Since becoming head of my own group, I have pledged to publish all my work open access. This means that any papers on which I am a corresponding author will not be behind a pay wall. I’m not doing too badly so far, mainly because I have been able to rely on the generosity of my collaborators at Imperial College London. In fact, Imperial now has a fund that its staff can apply to for help with open access charges.

But I’ve been in Auckland 3 years now and have about 5 papers that are in various stages of being written. So now comes the time to decide which journals to start submitting the papers to. Without the money I had at Imperial. I’m trying to balance impact factor with open access mandate and article processing charges.

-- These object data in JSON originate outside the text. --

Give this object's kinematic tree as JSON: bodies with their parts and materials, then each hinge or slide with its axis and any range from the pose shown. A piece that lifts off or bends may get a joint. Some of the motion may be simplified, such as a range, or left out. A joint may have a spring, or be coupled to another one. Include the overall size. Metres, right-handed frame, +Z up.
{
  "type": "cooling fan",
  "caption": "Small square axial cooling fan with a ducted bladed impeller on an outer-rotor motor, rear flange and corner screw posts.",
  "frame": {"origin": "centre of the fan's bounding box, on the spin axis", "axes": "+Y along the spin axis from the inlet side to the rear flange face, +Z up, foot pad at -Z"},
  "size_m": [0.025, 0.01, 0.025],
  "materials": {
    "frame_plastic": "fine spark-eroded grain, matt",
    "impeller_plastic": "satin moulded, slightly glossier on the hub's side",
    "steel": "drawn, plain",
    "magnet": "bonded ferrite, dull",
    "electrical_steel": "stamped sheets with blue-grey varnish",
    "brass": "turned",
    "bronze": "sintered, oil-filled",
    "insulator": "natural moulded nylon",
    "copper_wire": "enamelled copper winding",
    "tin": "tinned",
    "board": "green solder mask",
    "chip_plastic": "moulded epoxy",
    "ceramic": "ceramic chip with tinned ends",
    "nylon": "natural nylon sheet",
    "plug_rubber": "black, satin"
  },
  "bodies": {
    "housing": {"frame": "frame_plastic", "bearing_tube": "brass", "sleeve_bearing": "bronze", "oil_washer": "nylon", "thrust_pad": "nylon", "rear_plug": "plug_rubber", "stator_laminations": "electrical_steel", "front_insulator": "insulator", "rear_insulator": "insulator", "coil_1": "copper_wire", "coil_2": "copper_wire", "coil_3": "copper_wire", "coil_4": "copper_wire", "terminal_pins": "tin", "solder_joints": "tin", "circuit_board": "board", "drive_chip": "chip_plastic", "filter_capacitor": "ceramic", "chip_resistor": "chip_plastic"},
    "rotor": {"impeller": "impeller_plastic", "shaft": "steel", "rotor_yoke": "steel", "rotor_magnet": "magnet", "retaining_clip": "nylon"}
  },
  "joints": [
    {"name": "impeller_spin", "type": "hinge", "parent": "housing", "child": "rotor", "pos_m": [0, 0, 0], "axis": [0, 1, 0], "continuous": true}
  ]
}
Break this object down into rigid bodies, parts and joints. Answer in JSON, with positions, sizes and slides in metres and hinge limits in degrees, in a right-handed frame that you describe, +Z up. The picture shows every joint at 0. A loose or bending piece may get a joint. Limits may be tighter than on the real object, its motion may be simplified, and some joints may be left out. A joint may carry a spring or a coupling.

Option 1 would be to go for an open access journal that has an impact factor. My current favourites which would be suitable are:

PLOS One: NZ$1,700 per article
BMC Microbiology:NZ$2,385 per article
mBio: NZ$1,850-3,700 per article

Option 2 is to try new kid on the block Peer J, an open access journal which is aiming to be like PLOS One. Basically Peer J charges a one off fee per author starting at US$99 to publish with them. PeerJ is also trying to encourage engagement within the community by requiring each paying member to provide one ‘review’ per year. This can be as simple as commenting on an article, or formally reviewing a paper in the normal pre-publication manner.

Option 3 would be to try the new post-publication peer review ‘journals’ like F1000 Research which aims to rapidly publish papers online under an open access model where the articles will hopefully be peer reviewed by the community. They are currently waiving article processing charges for the rest of the year.

I guess I could try submitting a paper to each model and then see which ones will be understood by whatever PBRF-type system we have to assess academic outputs in 6 years time! I’d be keen to hear everyone else’s thoughts on the matter, though.

On another note, I’ve recently started playing with the awesome Utopia Documents, a free pdf reader which searches the internet for content relevant to the paper you are reading. Go watch the demo on the website. It is amazing.